Environmental changes can trigger harmless micro-organisms to mutate, proliferate and even evolve into more harmful varieties (pathogens). Environmental changes associated with the planting of herbicide resistant, genetically modified (GM) corn, soybean, sugar beet, and alfalfa, and with the repeated applications of the herbicide glyphosate (Monsanto’s Roundup) affecting soil microorganisms, crop nutrient uptake and disease resistance, may have created a new pathogen. According to Dr. Don Huber, Professor Emeritus, Purdue University, this harmful organism, hitherto unknown to science, found in abundance in GM soybean meal, and corn products, is linked to infertility, abortions and other health problems in a wide variety of livestock, and causes Sudden Death Syndrome in soy and Goss’ wilt in corn. For details see posting on my website www.drfoxvet.net, and interview with Dr Huber in Acres USA magazine, May 2011.
Industrial agriculture creates consumer and companion animal health risks. More than one major pet food recall occurs every year because of the ways in which farmed animals are raised and processed, resulting in Salmonella, E.coli and other bacterial contamination, and because of how GM crops are grown and processed, leading to aflatoxin contamination and other toxic molds associated with Roundup and other herbicide applications on these crops.
There are GM corn and soy-free, and organically certified pet foods now available on the market, and websites providing recipes for home-prepared diets for companion animals (www.Secure.balanceit.com www.dogcathomeprepareddiet.com and www.feline-nutrition.org) which many informed cat and dog care givers are now providing for their animals. This enlightened consumer action is an integral part of the long overdue revolution in agriculture to promote more ecologically sound, sustainable and humane farming practices, a healthier environment, and more healthful, wholesome and affordable food for all.

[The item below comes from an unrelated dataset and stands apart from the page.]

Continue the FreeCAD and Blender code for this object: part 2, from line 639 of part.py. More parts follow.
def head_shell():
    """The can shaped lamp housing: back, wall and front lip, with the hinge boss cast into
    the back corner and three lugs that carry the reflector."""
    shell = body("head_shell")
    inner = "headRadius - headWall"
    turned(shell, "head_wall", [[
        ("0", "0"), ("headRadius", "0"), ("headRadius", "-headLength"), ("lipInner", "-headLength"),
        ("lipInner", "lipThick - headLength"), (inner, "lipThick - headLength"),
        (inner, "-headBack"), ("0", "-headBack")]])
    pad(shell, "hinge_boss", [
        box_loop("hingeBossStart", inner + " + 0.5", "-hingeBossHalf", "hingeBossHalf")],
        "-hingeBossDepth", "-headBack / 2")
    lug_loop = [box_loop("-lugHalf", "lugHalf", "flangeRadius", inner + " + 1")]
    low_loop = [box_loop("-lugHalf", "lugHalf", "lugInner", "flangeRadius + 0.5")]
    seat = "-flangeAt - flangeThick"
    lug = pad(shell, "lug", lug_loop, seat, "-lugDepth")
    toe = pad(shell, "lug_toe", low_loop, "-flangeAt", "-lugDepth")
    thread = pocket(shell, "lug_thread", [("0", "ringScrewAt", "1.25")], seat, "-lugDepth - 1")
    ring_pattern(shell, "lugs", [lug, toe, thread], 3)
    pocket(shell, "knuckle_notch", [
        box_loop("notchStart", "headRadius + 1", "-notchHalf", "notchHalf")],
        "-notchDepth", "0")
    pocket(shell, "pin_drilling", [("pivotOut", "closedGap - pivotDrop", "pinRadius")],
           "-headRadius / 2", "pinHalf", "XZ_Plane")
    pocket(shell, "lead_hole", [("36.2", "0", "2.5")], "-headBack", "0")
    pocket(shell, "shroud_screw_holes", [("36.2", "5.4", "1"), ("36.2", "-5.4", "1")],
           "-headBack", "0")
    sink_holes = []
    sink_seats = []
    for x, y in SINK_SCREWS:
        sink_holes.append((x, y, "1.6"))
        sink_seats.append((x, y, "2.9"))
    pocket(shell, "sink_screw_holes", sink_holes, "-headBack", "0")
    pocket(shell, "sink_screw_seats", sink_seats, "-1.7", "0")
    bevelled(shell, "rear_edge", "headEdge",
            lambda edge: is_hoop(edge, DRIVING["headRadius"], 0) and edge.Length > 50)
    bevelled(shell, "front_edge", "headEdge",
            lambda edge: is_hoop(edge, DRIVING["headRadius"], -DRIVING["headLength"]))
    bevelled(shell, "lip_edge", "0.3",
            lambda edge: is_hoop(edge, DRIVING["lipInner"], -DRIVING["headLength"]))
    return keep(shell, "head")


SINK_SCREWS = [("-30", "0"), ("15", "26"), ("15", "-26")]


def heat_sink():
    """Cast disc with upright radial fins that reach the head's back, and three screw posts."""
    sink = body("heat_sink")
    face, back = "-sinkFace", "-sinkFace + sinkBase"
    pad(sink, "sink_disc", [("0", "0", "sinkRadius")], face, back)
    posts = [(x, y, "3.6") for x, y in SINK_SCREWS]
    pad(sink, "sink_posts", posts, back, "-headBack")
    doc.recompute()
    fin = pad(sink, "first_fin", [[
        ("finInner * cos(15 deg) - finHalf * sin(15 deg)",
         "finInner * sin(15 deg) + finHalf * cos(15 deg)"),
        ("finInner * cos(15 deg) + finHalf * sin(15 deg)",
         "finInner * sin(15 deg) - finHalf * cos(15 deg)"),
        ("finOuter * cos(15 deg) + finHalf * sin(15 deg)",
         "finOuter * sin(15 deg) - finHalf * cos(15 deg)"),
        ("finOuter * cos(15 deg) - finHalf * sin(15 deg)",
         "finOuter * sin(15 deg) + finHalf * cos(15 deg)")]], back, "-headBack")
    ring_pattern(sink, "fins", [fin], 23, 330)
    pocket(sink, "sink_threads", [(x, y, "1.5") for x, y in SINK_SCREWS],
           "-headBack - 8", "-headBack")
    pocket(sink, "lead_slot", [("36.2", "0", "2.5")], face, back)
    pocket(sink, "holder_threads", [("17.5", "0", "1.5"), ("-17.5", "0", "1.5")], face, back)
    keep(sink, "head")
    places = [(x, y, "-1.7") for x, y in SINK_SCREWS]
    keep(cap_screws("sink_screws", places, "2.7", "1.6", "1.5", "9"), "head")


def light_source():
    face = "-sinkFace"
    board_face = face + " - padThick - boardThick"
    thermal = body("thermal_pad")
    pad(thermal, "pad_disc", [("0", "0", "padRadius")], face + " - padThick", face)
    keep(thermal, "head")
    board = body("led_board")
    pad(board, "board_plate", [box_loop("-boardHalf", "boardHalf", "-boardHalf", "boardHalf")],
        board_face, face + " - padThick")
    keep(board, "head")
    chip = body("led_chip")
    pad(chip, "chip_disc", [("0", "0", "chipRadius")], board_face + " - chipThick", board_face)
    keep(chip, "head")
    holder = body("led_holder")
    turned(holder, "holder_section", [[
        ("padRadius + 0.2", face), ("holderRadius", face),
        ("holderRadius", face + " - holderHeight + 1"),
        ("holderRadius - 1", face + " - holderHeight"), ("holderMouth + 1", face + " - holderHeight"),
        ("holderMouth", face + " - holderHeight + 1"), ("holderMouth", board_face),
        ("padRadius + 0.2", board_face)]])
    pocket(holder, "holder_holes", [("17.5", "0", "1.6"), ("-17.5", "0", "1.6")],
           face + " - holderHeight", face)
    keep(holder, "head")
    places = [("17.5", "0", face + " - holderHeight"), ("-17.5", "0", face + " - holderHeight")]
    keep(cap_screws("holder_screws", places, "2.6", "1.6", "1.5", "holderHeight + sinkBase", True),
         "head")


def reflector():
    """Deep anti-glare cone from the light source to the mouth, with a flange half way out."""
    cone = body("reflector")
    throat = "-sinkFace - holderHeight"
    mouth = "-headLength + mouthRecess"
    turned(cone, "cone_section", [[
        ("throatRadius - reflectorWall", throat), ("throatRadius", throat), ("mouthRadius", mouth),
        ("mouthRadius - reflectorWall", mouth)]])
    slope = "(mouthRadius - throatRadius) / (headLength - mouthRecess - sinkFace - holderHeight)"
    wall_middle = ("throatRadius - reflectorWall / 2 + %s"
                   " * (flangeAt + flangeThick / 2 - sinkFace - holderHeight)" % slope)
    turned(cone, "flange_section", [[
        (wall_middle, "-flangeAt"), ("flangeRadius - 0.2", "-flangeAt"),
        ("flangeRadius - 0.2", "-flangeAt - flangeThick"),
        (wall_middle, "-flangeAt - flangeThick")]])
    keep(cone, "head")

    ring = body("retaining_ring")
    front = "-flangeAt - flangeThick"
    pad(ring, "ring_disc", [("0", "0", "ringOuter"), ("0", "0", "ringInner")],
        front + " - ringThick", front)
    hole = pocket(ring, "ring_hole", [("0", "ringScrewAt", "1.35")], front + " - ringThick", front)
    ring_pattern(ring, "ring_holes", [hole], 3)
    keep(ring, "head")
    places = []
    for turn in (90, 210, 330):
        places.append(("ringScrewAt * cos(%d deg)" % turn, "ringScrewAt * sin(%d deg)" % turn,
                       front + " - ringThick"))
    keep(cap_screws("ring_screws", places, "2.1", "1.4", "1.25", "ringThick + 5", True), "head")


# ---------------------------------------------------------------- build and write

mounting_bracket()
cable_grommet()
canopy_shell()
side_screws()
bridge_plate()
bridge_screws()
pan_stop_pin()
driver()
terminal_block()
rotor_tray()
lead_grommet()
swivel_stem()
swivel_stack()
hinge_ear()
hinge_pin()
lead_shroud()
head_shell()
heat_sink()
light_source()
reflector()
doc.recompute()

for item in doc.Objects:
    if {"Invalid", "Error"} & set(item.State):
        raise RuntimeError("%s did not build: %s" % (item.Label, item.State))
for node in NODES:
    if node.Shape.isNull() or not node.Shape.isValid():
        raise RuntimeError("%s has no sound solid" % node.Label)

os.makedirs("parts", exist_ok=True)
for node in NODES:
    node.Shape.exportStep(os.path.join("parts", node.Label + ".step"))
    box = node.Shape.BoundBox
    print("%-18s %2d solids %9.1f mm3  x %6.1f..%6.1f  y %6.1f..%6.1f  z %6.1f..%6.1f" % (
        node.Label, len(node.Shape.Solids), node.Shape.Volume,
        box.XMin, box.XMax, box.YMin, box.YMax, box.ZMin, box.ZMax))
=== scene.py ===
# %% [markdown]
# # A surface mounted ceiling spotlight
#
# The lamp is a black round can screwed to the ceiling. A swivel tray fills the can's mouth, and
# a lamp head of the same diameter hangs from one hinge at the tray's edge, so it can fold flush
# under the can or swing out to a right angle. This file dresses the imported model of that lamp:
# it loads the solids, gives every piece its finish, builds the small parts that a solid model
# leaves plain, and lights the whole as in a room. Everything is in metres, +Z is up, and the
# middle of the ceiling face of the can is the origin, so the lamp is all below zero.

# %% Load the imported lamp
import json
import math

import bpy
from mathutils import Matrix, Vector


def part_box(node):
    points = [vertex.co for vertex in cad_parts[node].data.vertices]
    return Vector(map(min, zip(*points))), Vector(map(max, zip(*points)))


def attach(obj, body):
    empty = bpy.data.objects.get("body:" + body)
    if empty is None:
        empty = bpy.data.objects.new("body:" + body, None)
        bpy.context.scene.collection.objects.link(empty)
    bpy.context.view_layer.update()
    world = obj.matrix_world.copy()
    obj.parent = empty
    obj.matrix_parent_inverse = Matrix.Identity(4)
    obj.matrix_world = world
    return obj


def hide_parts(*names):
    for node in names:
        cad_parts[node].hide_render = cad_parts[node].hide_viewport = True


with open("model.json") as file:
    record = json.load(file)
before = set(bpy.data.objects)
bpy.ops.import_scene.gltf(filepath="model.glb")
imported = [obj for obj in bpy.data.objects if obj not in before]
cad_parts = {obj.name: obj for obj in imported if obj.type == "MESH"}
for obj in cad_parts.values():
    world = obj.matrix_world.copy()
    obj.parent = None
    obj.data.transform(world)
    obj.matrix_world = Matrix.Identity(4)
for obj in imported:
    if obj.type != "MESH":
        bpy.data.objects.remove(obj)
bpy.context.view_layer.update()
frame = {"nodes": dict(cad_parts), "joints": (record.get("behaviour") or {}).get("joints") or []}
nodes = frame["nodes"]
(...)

Pet food manufacturers that have USDA Certified Organic ingredients, and especially those that use no corn, soy, canola, cotton by-products (oil & cake) or sugar beet, — which can be GM, or GM contaminated by adjacent fields of GM crops and from cross-contamination during processing— or imported rice (which can be contaminated with GM rice) could legitimately claim “No GM Ingredients” on their packaging.
I feel very strongly that this is a pivotal issue in the health/ food revolution, where there is no place for GM food ingredients in what we consume and feed to companion, and also to farmed -food animals. I have communicated these concerns to several responsible pet food manufacturers who are not unaware of what Hippocrates advised, — to let our food be our medicine and our medicine our food.